-- begin Given records --

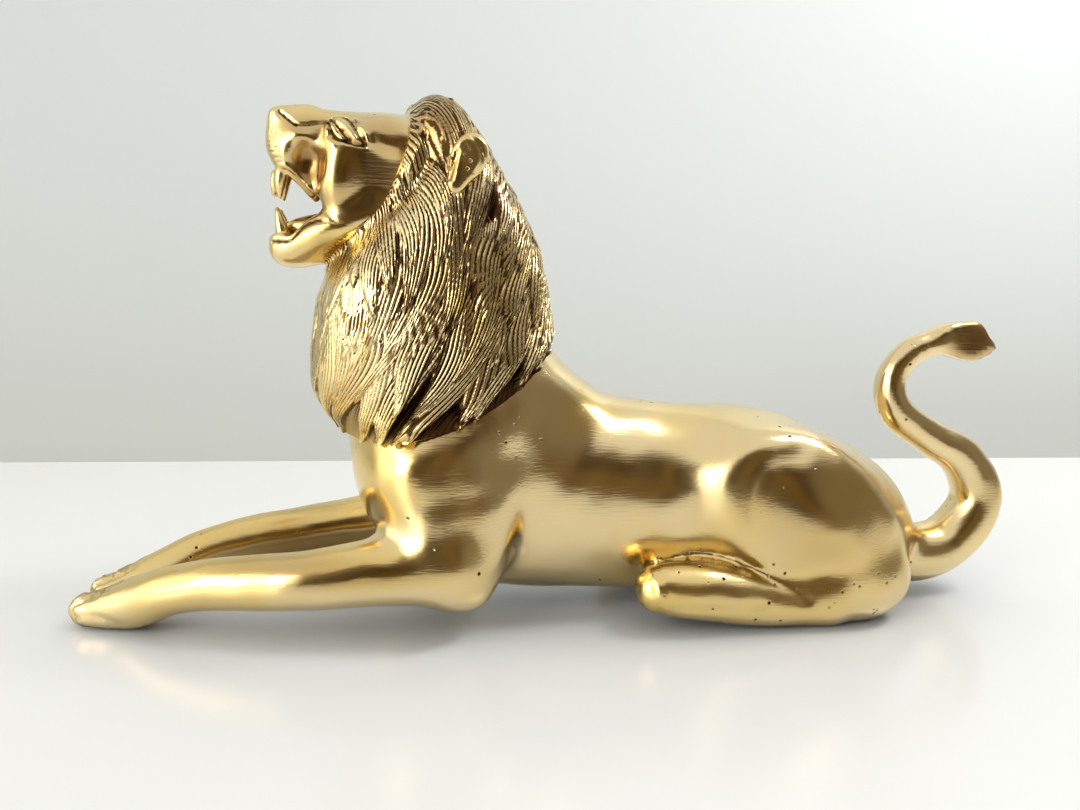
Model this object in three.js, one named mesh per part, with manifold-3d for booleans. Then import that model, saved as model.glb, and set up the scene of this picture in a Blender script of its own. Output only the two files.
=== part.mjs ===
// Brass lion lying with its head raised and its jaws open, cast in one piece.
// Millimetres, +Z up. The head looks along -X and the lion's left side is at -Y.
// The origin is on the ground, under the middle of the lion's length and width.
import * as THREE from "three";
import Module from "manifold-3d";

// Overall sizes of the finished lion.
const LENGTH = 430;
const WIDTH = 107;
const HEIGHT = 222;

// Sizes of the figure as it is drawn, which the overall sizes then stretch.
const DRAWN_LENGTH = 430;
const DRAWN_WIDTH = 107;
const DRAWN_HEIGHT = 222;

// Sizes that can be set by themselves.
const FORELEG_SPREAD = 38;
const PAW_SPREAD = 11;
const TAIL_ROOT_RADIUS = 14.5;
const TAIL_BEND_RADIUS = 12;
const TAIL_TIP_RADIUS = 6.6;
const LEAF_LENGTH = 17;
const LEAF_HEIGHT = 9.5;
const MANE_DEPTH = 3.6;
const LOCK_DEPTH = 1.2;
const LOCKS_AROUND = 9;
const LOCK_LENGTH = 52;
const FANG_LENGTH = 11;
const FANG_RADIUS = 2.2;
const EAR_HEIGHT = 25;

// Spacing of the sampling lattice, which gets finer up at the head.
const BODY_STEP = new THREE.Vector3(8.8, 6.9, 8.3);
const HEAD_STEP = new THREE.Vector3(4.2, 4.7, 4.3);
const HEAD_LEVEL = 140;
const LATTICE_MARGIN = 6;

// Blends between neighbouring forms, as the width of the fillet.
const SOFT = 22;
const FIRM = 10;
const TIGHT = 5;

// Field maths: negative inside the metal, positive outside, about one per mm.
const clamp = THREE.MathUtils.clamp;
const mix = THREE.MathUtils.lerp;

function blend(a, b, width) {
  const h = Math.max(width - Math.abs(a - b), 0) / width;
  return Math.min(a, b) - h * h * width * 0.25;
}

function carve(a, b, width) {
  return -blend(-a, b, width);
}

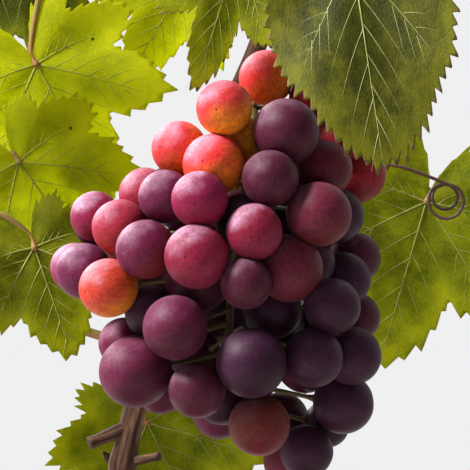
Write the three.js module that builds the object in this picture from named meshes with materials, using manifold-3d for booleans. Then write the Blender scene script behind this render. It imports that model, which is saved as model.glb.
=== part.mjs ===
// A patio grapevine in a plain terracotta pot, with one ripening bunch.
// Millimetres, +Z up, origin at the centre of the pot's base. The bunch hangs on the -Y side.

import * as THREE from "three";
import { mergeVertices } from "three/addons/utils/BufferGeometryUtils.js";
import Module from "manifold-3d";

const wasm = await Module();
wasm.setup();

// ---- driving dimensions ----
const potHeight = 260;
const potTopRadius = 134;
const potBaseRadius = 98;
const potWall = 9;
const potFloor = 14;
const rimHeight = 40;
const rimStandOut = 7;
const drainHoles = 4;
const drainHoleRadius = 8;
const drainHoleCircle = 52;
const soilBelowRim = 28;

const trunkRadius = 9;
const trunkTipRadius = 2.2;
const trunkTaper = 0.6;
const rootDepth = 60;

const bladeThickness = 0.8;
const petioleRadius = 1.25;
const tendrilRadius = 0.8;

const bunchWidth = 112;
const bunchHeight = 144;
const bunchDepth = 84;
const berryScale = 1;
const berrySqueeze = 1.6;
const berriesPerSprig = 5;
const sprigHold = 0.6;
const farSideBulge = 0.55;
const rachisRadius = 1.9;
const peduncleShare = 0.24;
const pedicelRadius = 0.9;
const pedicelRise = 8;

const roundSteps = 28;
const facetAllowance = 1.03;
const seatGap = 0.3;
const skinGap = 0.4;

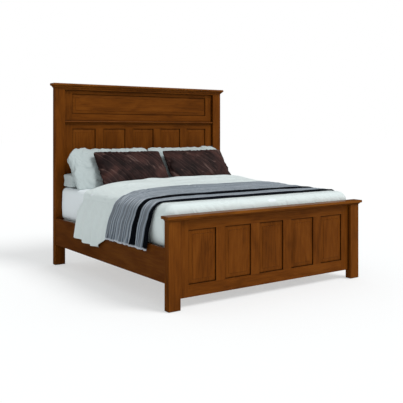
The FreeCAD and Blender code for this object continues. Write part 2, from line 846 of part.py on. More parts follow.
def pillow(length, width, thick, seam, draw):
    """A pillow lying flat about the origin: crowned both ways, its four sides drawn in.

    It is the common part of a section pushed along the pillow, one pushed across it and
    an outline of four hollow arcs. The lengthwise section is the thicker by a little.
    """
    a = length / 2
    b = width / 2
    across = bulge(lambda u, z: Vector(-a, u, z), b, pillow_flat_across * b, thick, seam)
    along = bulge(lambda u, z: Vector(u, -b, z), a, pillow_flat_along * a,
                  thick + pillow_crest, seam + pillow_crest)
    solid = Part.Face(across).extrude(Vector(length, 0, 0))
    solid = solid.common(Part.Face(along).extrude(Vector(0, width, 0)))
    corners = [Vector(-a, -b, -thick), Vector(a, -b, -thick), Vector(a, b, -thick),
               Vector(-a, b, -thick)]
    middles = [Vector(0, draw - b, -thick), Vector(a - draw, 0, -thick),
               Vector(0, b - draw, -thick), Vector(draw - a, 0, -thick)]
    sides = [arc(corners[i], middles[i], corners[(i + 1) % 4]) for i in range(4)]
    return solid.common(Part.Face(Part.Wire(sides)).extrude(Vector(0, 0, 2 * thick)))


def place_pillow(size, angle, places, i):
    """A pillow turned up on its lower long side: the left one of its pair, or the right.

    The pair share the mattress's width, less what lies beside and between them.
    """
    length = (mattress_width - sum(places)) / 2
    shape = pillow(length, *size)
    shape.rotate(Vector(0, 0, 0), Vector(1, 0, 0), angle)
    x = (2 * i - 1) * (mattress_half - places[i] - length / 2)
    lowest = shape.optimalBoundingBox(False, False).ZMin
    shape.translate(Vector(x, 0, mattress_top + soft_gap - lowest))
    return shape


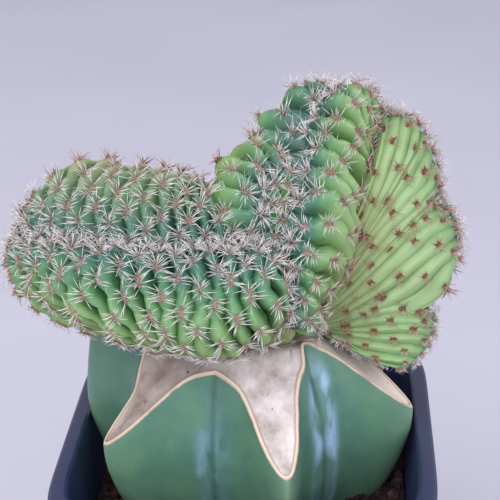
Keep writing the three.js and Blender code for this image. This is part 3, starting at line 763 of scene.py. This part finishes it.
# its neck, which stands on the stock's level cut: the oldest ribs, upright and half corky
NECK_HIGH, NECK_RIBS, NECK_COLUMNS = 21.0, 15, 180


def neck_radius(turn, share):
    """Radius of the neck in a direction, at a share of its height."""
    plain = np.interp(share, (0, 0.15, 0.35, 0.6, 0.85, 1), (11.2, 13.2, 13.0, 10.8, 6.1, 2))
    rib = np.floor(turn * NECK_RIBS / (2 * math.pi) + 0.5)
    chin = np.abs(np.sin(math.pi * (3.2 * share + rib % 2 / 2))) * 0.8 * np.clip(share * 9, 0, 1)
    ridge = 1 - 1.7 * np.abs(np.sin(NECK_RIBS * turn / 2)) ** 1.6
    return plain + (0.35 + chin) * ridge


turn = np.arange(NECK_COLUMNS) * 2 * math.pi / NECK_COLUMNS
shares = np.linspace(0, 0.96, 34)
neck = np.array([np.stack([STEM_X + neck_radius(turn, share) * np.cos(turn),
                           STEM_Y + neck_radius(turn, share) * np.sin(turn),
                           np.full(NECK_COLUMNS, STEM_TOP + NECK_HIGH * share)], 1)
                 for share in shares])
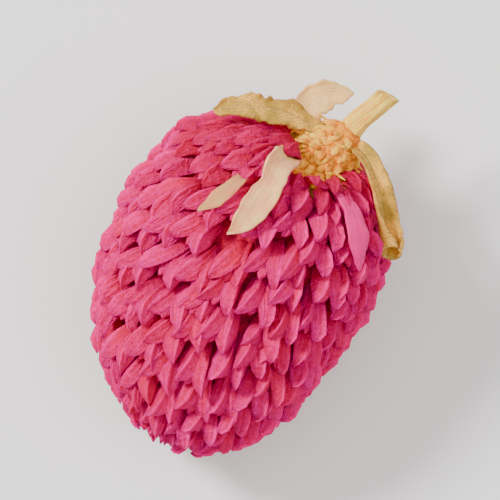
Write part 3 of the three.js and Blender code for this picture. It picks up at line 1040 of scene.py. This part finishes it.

-- end Given records --

## [Stated task]
Filter the records down to the lines that contain the string "scene", and copy those lines.

## [The response]
Model this object in three.js, one named mesh per part, with manifold-3d for booleans. Then import that model, saved as model.glb, and set up the scene of this picture in a Blender script of its own. Output only the two files.
Write the three.js module that builds the object in this picture from named meshes with materials, using manifold-3d for booleans. Then write the Blender scene script behind this render. It imports that model, which is saved as model.glb.
Keep writing the three.js and Blender code for this image. This is part 3, starting at line 763 of scene.py. This part finishes it.
Write part 3 of the three.js and Blender code for this picture. It picks up at line 1040 of scene.py. This part finishes it.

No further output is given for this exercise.